Double Digital Options
Double digital options are similar to standard digitals, with the exception that they possess two "strike" prices, $K_L$ and $K_U$, with $K_L < K_U$. These represent the Lower and Upper bounds. If the spot at expiry, $S(T)$, of the underlying falls within the two strike values then the pay-off returns unity, else it returns zero.
\begin{eqnarray*} f(S(T)) = \begin{cases} 1, & \text{if }S(T) \in [K_L, K_U] \\ 0, & \text{if }S(T) \in (-\infty, K_L) \cup (K_U, \infty) \end{cases} \end{eqnarray*}C++ Implementation
Following on from our approach to pricing digital options via Monte Carlo we will now modify the code presented in that article to handle double digital options. Since we do not distinguish between calls and puts we only need to write a single pay-off function. The Heaviside function has been removed and replaced with the payoff_double_digital
function. Note that it takes three parameters: the two strike values and the spot price of the underlying asset at expiry. I've also replaced the payoff_sum
line in the Monte Carlo function to make use of this pay-off function. Here is the full listing:
#define _USE_MATH_DEFINES
#include <cmath>
#include <iostream>
double gaussian_box_muller() {
double x = 0.0;
double y = 0.0;
double euclid_sq = 0.0;
do {
x = 2.0 * rand() / static_cast<double>(RAND_MAX)-1;
y = 2.0 * rand() / static_cast<double>(RAND_MAX)-1;
euclid_sq = x*x + y*y;
} while (euclid_sq >= 1.0);
return x*sqrt(-2*log(euclid_sq)/euclid_sq);
}
double payoff_double_digital(const double& K_L, const double& K_U, const double& x) {
if (x >= K_L && x <= K_U) {
return 1.0;
} else {
return 0.0;
}
}
double monte_carlo_double_digital_price(const int& num_sims, const double& S, const double& K_L, const double& K_U, const double& r, const double& v, const double& T) {
double S_adjust = S * exp(T*(r-0.5*v*v));
double S_cur = 0.0;
double payoff_sum = 0.0;
for (int i=0; i<num_sims; i++) {
double gauss_bm = gaussian_box_muller();
S_cur = S_adjust * exp(sqrt(v*v*T)*gauss_bm);
payoff_sum += payoff_double_digital(K_L, K_U, S_cur);
}
return (payoff_sum / static_cast<double>(num_sims)) * exp(-r*T);
}
int main(int argc, char **argv) {
// First we create the parameter list
int num_sims = 10000000; // Number of simulated asset paths
double S = 100.0; // Option price
double K_L = 100.0; // Lower strike price
double K_U = 120.0; // Upper strike price
double r = 0.05; // Risk-free rate (5%)
double v = 0.2; // Volatility of the underlying (20%)

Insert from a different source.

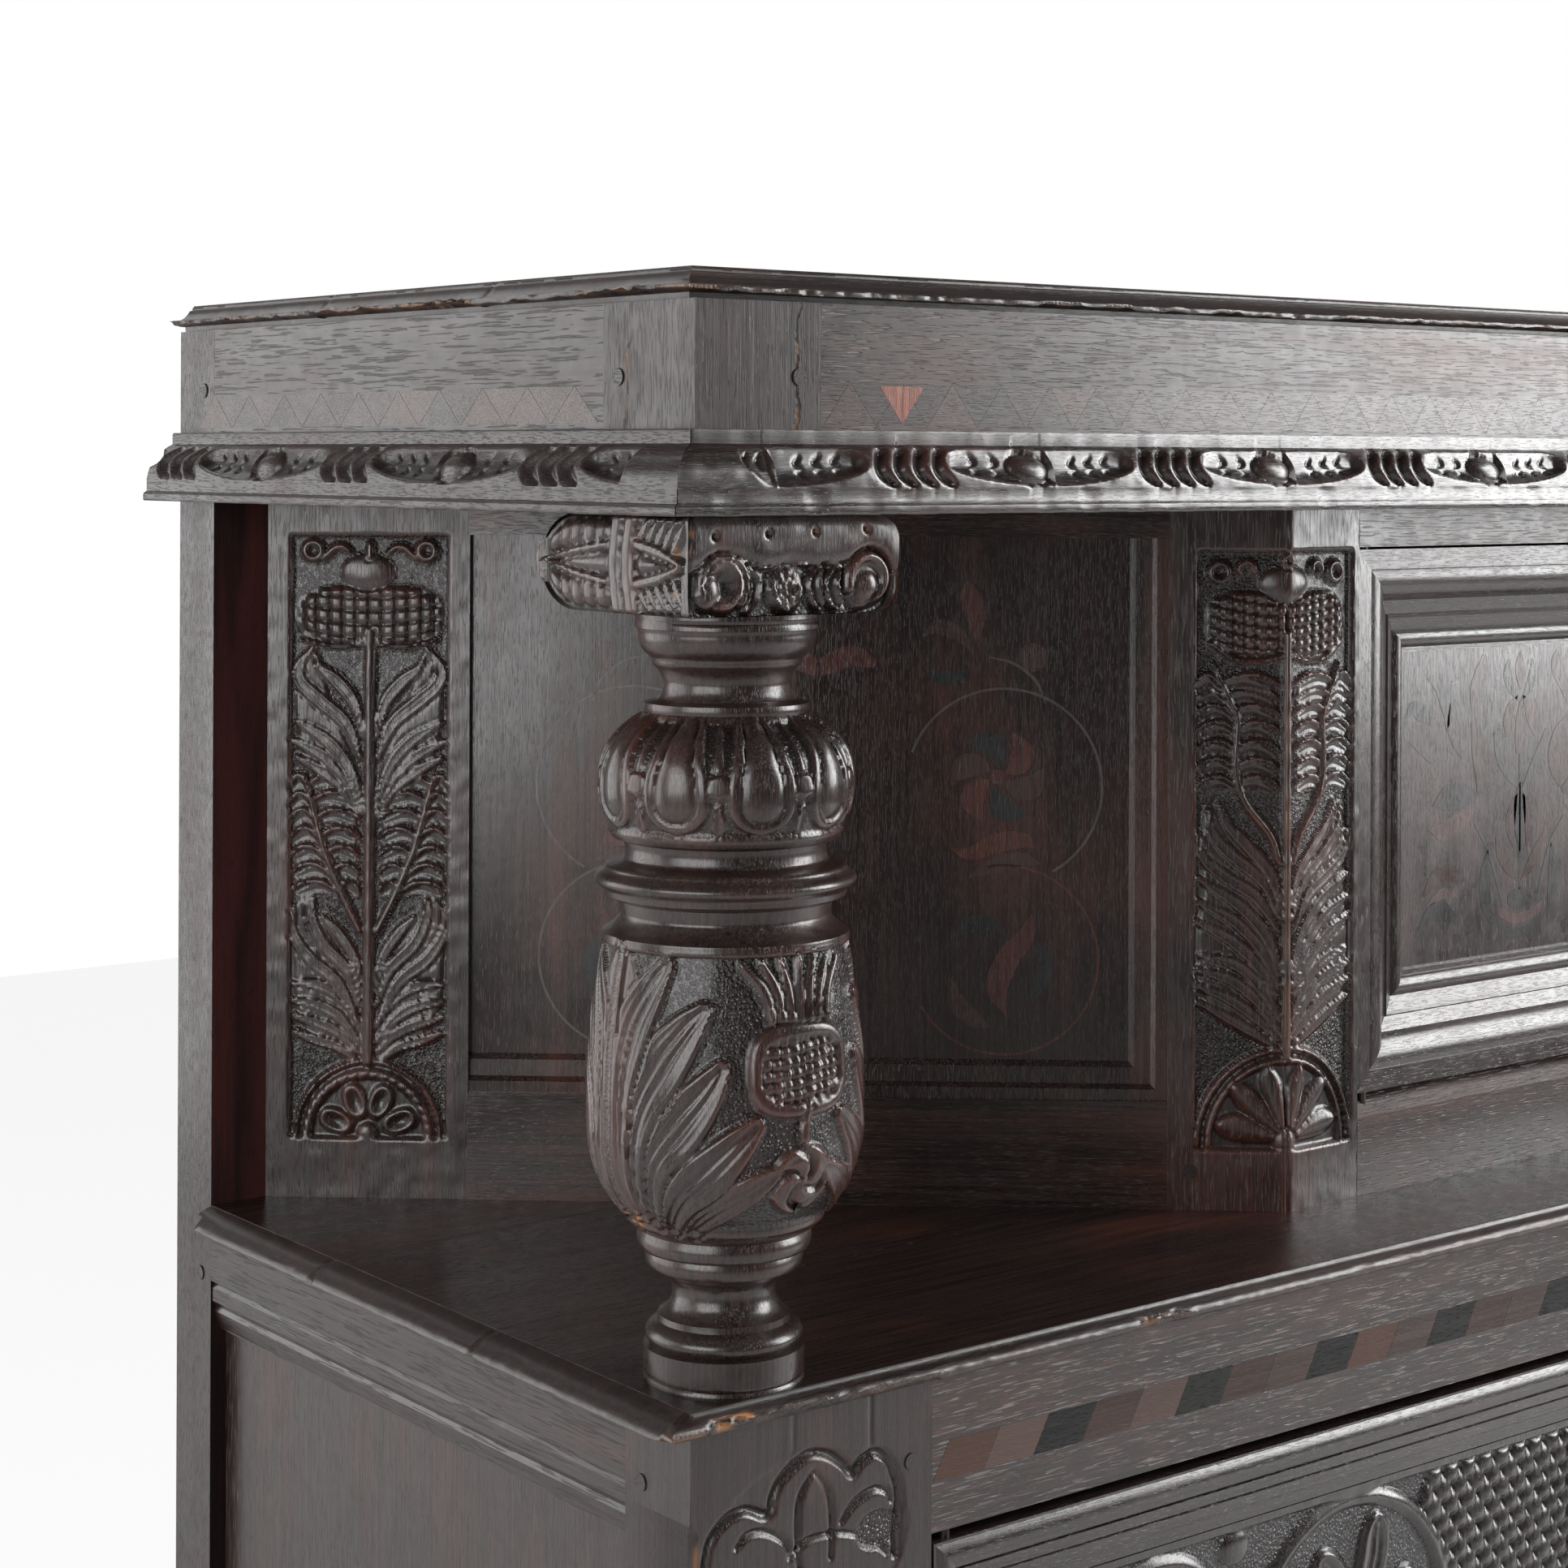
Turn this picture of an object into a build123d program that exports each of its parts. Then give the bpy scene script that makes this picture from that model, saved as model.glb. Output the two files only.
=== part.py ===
from build123d import *
import os
from math import hypot

# A joined oak court cupboard: two stages, an open display space behind a turned column on each side of a
# canted upper cupboard, and two doors below. Millimetres, +Z up, the front faces -Y, and the origin is on
# the floor under the middle of the whole object.

# ---- overall sizes -------------------------------------------------------------------------------------
carcass_width = 1590.0
carcass_depth = 560.0
shelf_top = 905.0
shelf_thickness = 12.0
column_height = 393.5
capital_height = 50.5
frieze_height = 108.0
top_thickness = 17.0

# ---- lower stage ---------------------------------------------------------------------------------------
front_post_width = 157.6
front_post_depth = 56.0
rear_post_width = 38.0
rear_post_depth = 47.0
front_rail_thickness = 30.0
middle_rail_height = 82.0
bottom_rail_height = 78.0
foot_height = 90.0
muntin_width = 80.0
side_rail_thickness = 28.0
side_top_rail_height = 67.0
back_rail_thickness = 26.0
back_middle_rail_low = 850.0
back_middle_rail_high = 960.0
back_top_rail_drop = 14.0
back_board_thickness = 10.0
back_board_inset = 18.0
back_tenon_inset = 16.0
back_board_count = 5
floor_board_thickness = 12.0
floor_drop = 18.0
floor_groove_depth = 6.0
side_panel_thickness = 10.0
panel_setback = 11.0

# ---- joinery -------------------------------------------------------------------------------------------
groove_depth = 9.0
fit = 0.2
seat = 0.3
tenon_thickness = 10.0
tenon_setback = 10.0
tenon_shoulder = 14.0
muntin_tenon_shoulder = 10.0
upper_tenon_thickness = 8.0
upper_tenon_lift = 5.0
upper_tenon_drop = 3.0
front_tenon_length = 35.0
side_tenon_length = 28.0
back_tenon_length = 25.0
short_tenon_length = 22.0
peg_radius = 4.5
peg_length = 24.0
peg_proud = 0.8
peg_inset = 14.0
frieze_peg_height = 70.0
plank_gap = 0.3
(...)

double T = 1.0; // One year until expiry
// Then we calculate the double digital values
double dd = monte_carlo_double_digital_price(num_sims, S, K_L, K_U, r, v, T);
// Finally we output the parameters and prices
std::cout << "Number of Paths: " << num_sims << std::endl;
std::cout << "Underlying: " << S << std::endl;
std::cout << "Lower Strike: " << K_L << std::endl;
std::cout << "Upper Strike: " << K_U << std::endl;
std::cout << "Risk-Free Rate: " << r << std::endl;
std::cout << "Volatility: " << v << std::endl;
std::cout << "Maturity: " << T << std::endl;
std::cout << "Options Price: " << dd << std::endl;
return 0;
}
As before, we can see the Box-Muller function as well as the pay-off function needed to price the double digital option by the Monte Carlo method.
// The pay-off function for the double digital. It takes two strike values
// as well as the spot price of the underlying at expiry. It simply returns
// unity if the spot is within the strikes (inclusive) and zero otherwise.
double payoff_double_digital(const double& K_L, const double& K_U, const double& x) {
if (x >= K_L && x <= K_U) {
return 1.0;
} else {
return 0.0;
}
}
And the modification to the monte_carlo_double_digital_price:
..
payoff_sum += payoff_double_digital(K_L, K_U, S_cur);
..
The output of the program is given as follows:
Number of Paths: 10000000
Underlying: 100
Lower Strike: 100
Upper Strike: 120
Risk-Free Rate: 0.05
Volatility: 0.2
Maturity: 1
Options Price: 0.32009
Once again, I will emphasise that we are continuing to duplicate the code among these articles, which is not best practice for production deployment! However, by providing the full listing above you can get started straight away pricing double digital options - if this is your goal. Note that in future articles we will create pay-off hierarchies using inheritance and polymorphism, which will allow us to resolve these issues of maintainability and duplication.